Create a repeating calendar event:

  • Title: “Money check‑in: subscriptions (15 minutes)”.
  • Repeat: monthly.
  • Reminders: one the day before, one at the time.

Now you have two safety nets: individual trial alerts, and a regular moment to catch anything that slipped through.

What to do in your 15‑minute check‑in

This isn’t a full budget overhaul. It’s a quick sweep for “financial lint”.

On your subscription date:

  1. Open your banking app.
    Scroll the last 30 days, looking specifically for small, regular amounts and names you don’t recognise instantly.

  2. Make a quick list.
    On paper or notes app, jot:

    • Service name
    • Amount
    • How often (monthly/annual)
  3. Mark each one: keep, cancel, or downgrade.

    • Keep: you use it and it still feels worth the price.
    • Cancel: you barely use it, or you had forgotten it existed.
    • Downgrade: you can move to a cheaper tier or annual plan that genuinely saves money.
  4. Act immediately on the “cancel” list.
    Search your email for the service name + “login” or “subscription”, click through, and cancel on the spot. Set a final calendar event on the date the current period ends: “Check that [Service] really stopped”.

  5. Update your calendar.
    For anything you keep, add or adjust an event 6–12 months ahead: “Review: still using [Service]?” with the price in the title.

Let’s be honest: nobody wants to faff about with cancellation forms on a Friday night. But 15 focused minutes once a month is far less painful than realising you have spent £400 a year on things you don’t use.

Where the £300 a year saving actually comes from

When UK money coaches run workshops and one‑to‑ones, they often see very similar patterns in “found money”. It rarely comes from one massive change. It comes from a handful of small ones.

Typical examples:

  • One or two forgotten streaming or sports add‑ons: £6–£20/month.
  • Old app or cloud storage trials that turned full price: £3–£10/month.
  • Gym or fitness app that felt essential in January: £15–£40/month.
  • Children’s games or learning apps still renewing: £4–£12/month.
  • Duplicate services (two music apps, two password managers): £5–£15/month.

Knock even a few of these out and:

  • A cautious family might recover £20–£25 every month.
  • Others, especially those with several devices and children, easily find £30–£40.

Over 12 months, that is £240 to more than £400, without touching your food shop or social life. The only change is that your calendar catches, and questions, what used to slip through unnoticed.

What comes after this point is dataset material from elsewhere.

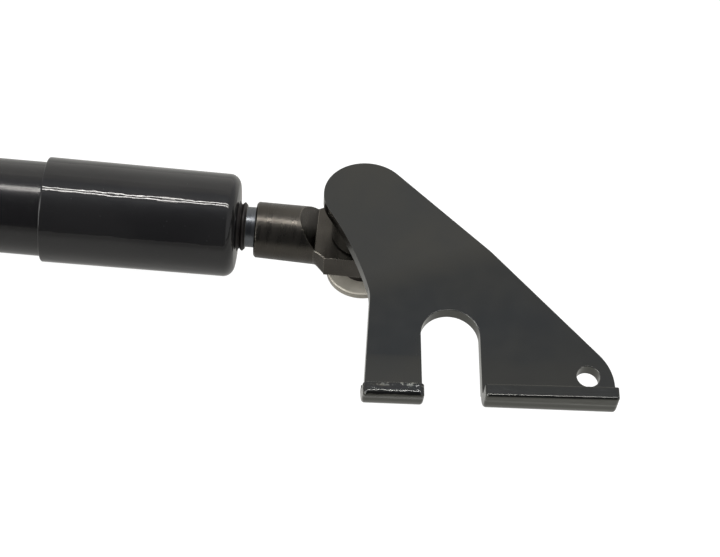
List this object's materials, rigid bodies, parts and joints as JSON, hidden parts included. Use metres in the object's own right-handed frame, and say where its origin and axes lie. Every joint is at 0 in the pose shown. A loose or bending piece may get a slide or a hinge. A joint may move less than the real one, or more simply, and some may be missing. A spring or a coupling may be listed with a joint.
{
  "type": "gas strut stay",
  "caption": "Gas strut stay with an eye fitting and a pivoting bent bracket that has an open slot and turned-up lips, and a plain pivoting plate on the rod end.",
  "frame": {"origin": "centre of the bracket's open slot, on the underside of the plate", "axes": "+X along the strut from the rod end to the bracket end, +Z along the pivot pins towards the bracket plates"},
  "size_m": [0.4696, 0.079, 0.0302],
  "materials": {
    "gloss_black": "gloss black enamel",
    "black_cap": "gloss",
    "dark_nickel": "satin dark nickel plate",
    "black_nickel": "bright black nickel plate",
    "zinc": "bright zinc plate",
    "spring_steel": "phosphated",
    "ground_chrome": "ground and polished",
    "plain_steel": "turned",
    "alloy": "turned",
    "bearing_bronze": "sintered",
    "rubber": "matt",
    "guide_plastic": "moulded"
  },
  "bodies": {
    "cylinder": {"cylinder_tube": "gloss_black", "end_sleeve": "black_cap", "end_plug": "plain_steel", "end_plug_seal": "rubber", "cylinder_end_fitting": "dark_nickel", "cylinder_end_bush": "spring_steel", "rod_guide": "guide_plastic", "rod_seal": "rubber", "seal_washer": "plain_steel", "stop_ring": "plain_steel", "rod_wiper": "rubber"},
    "piston_seal": {"piston_ring": "rubber"},
    "rod": {"piston_rod": "ground_chrome", "piston": "alloy", "valve_disc": "plain_steel", "piston_nut": "plain_steel", "rod_lock_nut": "dark_nickel", "rod_end_fitting": "dark_nickel", "rod_end_bush": "spring_steel"},
    "bracket": {"bracket_plate": "black_nickel", "bracket_stud": "black_nickel", "bracket_washer": "zinc", "bracket_clip": "spring_steel"},
    "rod_bracket": {"rod_bracket_plate": "black_nickel", "rod_bracket_stud": "black_nickel", "rod_bracket_washer": "zinc", "rod_bracket_clip": "spring_steel"}
  },
  "joints": [
    {"name": "rod_slide", "type": "slide", "parent": "cylinder", "child": "piston_seal", "axis": [1, 0, 0], "range_m": [0, 0.12], "stiffness_N_per_m": 40, "springref_m": -0.05},
    {"name": "rod_spin", "type": "hinge", "parent": "piston_seal", "child": "rod", "pos_m": [-0.39424, 0.03663, -0.00939], "axis": [1, 0, 0], "continuous": true},
    {"name": "bracket_swing", "type": "hinge", "parent": "cylinder", "child": "bracket", "pos_m": [-0.02124, 0.03663, -0.00939], "axis": [0, 0, 1], "range_deg": [-65, 190]},
    {"name": "rod_bracket_swing", "type": "hinge", "parent": "rod", "child": "rod_bracket", "pos_m": [-0.39424, 0.03663, -0.00939], "axis": [0, 0, 1], "continuous": true}
  ]
}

A quick comparison of “do nothing” vs the calendar habit

Approach Effort per month Likely outcome
Ignore subscriptions and rely on memory 0 minutes Pay for trials and services long after you stop using them
One‑off “subscription clean‑up” once a year 1–2 hours (rarely done) Big savings that slowly leak away again
Calendar habit: events + 15‑minute check‑in 15 minutes Regular small savings; fewer surprises on statements

The point isn’t perfection. It is simply building a light, repeatable routine that future‑proofs your good intentions.

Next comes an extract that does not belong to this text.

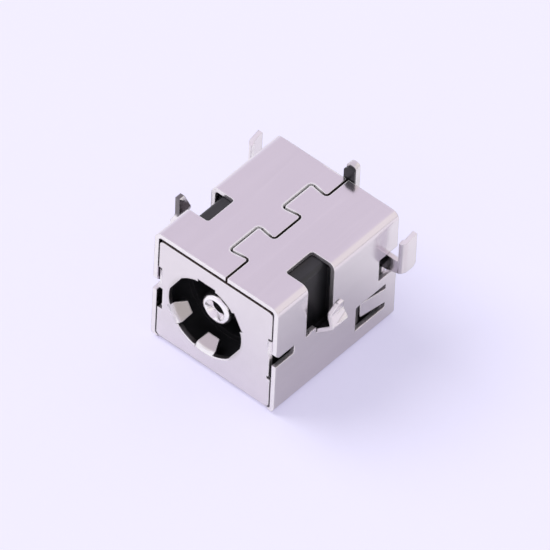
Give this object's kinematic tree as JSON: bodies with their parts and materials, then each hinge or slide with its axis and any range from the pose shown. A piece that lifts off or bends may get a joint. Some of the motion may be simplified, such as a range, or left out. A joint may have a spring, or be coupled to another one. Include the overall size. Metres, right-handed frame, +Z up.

Making it work for the whole family

Subscriptions multiply when there are multiple people tapping “Start free trial” on different devices. The calendar habit still works – it just needs to be shared.

Practical tweaks that help:

  • Use a shared family calendar for anything paid from the joint account.
    If your teenager signs up to a music trial, they add the renewal date too.

  • Have one “subscriptions” email address (or folder).
    Route all subscription confirmations here so they are easy to find during check‑in.

  • Agree a simple rule for new subscriptions:
    “Nothing over £10/month starts without going into the calendar first.”

This turns the habit into a quiet bit of financial hygiene everyone understands, rather than one person silently firefighting.

What this tiny habit changes in everyday life

There is a particular kind of relief in opening your banking app and seeing fewer random names you don’t recall authorising. No panicky scanning, no “What on earth is that?” at the till.

Over time, people who use the calendar habit report something else too: they become choosier before signing up in the first place. The small act of adding a future reminder – of looking at a date and a price together – makes you pause and ask, “Will I actually use this next month?”

You still say yes to the odd free trial. You still pay for things you genuinely enjoy. The difference is that your phone, not your memory, now decides when those “yesses” get reviewed. And that quiet shift is often what moves a family from “always a bit short” to “we finally have room for a small emergency fund”.

FAQ:

  • What if I already have loads of forgotten subscriptions?
    Start with a one‑off deep clean: go back three months in your bank and card statements and list every recurring payment. Cancel anything you don’t use, then add review dates for the rest into your calendar so the problem does not rebuild.
  • Is a special budgeting app better than using my normal calendar?
    Dedicated apps can help, but many people stop checking them after a few weeks. Your existing calendar is already part of your routine, which is why coaches like it: you are much more likely to see and act on the reminders.
  • What if a service makes it hard to cancel?
    Take screenshots as you go, and set a calendar note to check your bank the following month. If they still charge you, you have proof for a complaint or chargeback via your bank.
  • How often should I review long‑term subscriptions like broadband or insurance?
    Once a year is enough for most. Add an event 3–4 weeks before each renewal date labelled “Shop around for [service]” so you have time to compare offers.
  • I’m terrible at sticking to routines. How do I keep this going?
    Tie your 15‑minute check‑in to something you already do, like Sunday evening telly or the first coffee on payday. The goal is not flawless discipline – it is doing it often enough that money stops leaking out unnoticed.